RP: I know, and I actually do a joke about that. I didn’t know there was a hierarchy in the Latino world. Because I have a house in California now, but I know you can’t see a Latin person and assume they are Mexican. I might say, ‘Hey dude, are you Mexican?’ and they say, ‘No, dude, do I look fucking Mexican?’ Well, yeah. You’re 5’4 and your name is Hector. And we’re standing in Home Depot! Why would I not think you’re Mexican?
Do people ever get upset about the jokes?
RP: No. People know that my intent is always good: It’s to make you laugh. So, I mean, it’s not done out of malice, it’s done with the intent to make you laugh.

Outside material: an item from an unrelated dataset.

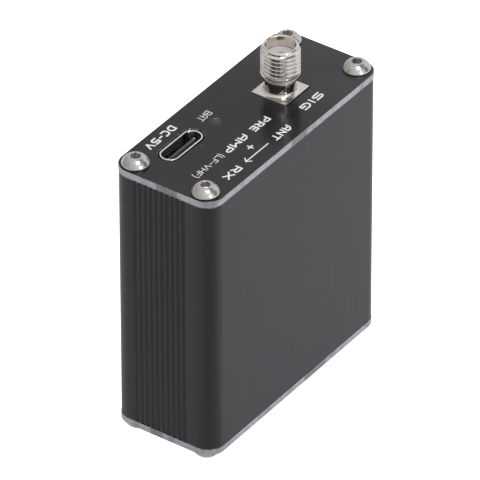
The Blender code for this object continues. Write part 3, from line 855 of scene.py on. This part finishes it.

Since you started out in 1999, and especially since the YouTube fame ten years ago, you’ve made a huge success for yourself financially and created a really interesting life.

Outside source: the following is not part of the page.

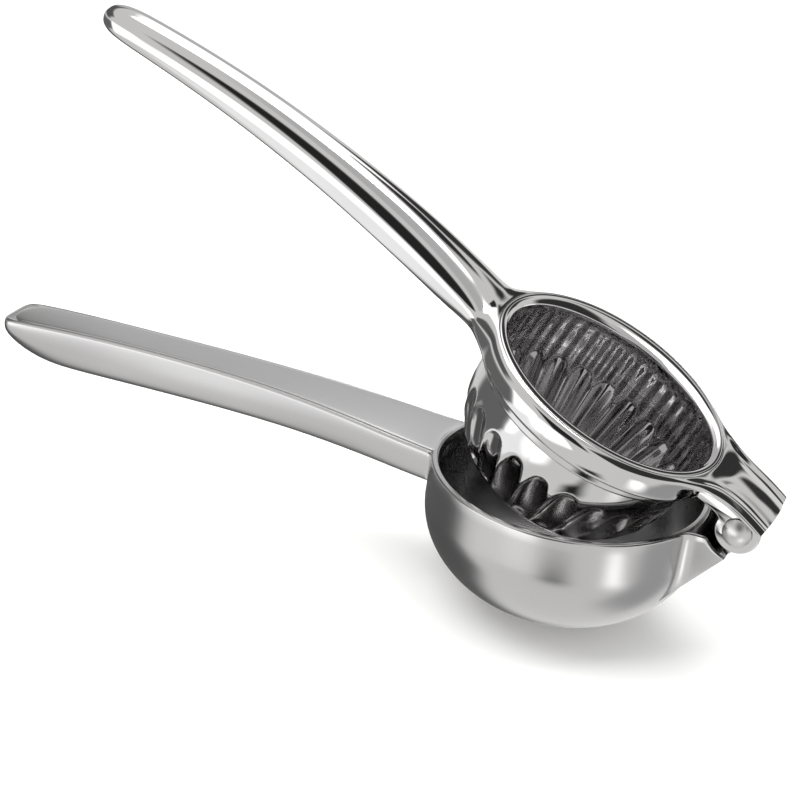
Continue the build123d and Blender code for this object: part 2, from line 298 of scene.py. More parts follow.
# cover sections from the ring outward: x at the sides, x at the middle, half width, top at the middle
# and how much of its crown the section has
coverSections = (
    (32.3, 38.6, 19.2, 0.55, 0.75), (35.6, 40.2, 16.5, 0.85, 0.85), (39.2, 42.4, 14.7, 0.95, 0.95),
    (43.3, 45.3, 13.7, 0.75, 1.0), (48.0, 49.4, 13.6, 0.25, 1.0), (52.4, 53.4, 13.6, -0.6, 1.0),
    (54.7, 55.4, 13.6, -1.1, 1.0), (55.2, 55.9, 13.5, -1.25, 1.0),
)
# cover's crown from the middle to one side: share of the half width, drop, underside's drop
coverCrown = (
    (0.0, 0.0, 1.5), (0.2, 0.1, 1.5), (0.38, 0.46, 1.8), (0.53, 0.92, 2.1), (0.66, 0.9, 2.1),
    (0.78, 0.42, 2.1), (0.88, 0.45, 2.2), (0.95, 0.95, 2.4), (0.99, 1.5, 2.5),
)
# ring's outline from under the cup's flange round the outside and up the inside: radius, height
ringOutline = (
    (35.7, -0.16), (36.5, -0.62), (37.1, -1.4), (37.4, -2.7), (37.4, -5.2), (37.25, -7.0), (36.6, -7.7),
    (35.0, -7.8), (34.25, -8.1), (34.1, -9.3), (34.05, -10.8), (33.6, -11.1), (33.0, -10.9),
    (32.85, -8.0), (32.85, -1.8), (33.6, -0.95), (35.18, -0.75), (35.2, -0.2), (35.3, -0.07),
)


def armPoint(x, y, height):
    return (x, y, ringTop + height)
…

RP: It’s a great thing, but it’s also kind of crappy for me, because I have a daughter now, and I miss her a lot. Actually, when I woke up just now I saw that my ex-wife just called—and she never calls. It’s usually a text. So I thought something was wrong and I called her back and I said, ‘What’s up?’ and she said, ‘Oh, nothing, the baby just kept grabbing the phone, pretending to talk to you, so I called you for her.’ She’s two. She’s doesn’t speak a lot, she says a few words and then rambles on with whatever gibberish babies do.
So you’re single now? Who is your celebrity crush? What is your type?
RP: I don’t know. I keep changing because they always change. I had a good crush on Anne Hathaway until she got married. And when I heard that, I was like, ‘F--- you, b----,’ like she did it to spite me or something. You know who I used to love, and then she went and got married, too? Roselyn Sanchez.
So you like a little Latin spice!
RP: I have Latin fever. That’s why Miami is always good for me. Give me some hot celebrities that I should be looking at!
I don’t know. I just wanted to get a bead on your type. I mean, are you looking for more like a Jennifer Lopez versus say a Claire Danes or Kirsten Dunst?
RP: Oh God, definitely not Claire Danes. That s--- is all boiled potatoes to me.
RP: A boiled potato [will] fill you up, but it don’t taste like nothing. I don’t mind if they have meat on them. I like when women who have little flaws. I don’t want a chick that looks like she can’t take a punch. Just kidding! But to be honest with you, my type—every girl I’ve ever dated or that my friends have ever seen me with—they all look the same. They all have tan skin, long dark hair, and a great body.
Well that’s what everyone looks like here in Miami!
RP: I know. If any of your friends look like Rosalyn Sanchez please bring them backstage.
Ok, yeah, some of them do. Too bad I look like Claire Danes! Well, more like a combination between Claire Danes and Matt Damon.
RP: Matt Damon? Well, that’s awkward.
What’s next for you? You’re not looking for your own sitcom or TV gig?
RP: I have to be honest with you. I’d love to be ‘in’ with the cool crowd in Hollywood, the TV and film people. I wish I could pinpoint the thing they don’t get. But they don’t get it. I always feel like I get dismissed, as if it’s ‘he just does this, and only these people like him.’ I’m like, you need to come to the show to see how extremely diverse my audience is. And then when you see the show live, ‘Oh! It’s not just this and it’s not just that.’ It really is like high school! If you’re not kissing the cool kid’s ass, well then, you’re on your own, buddy.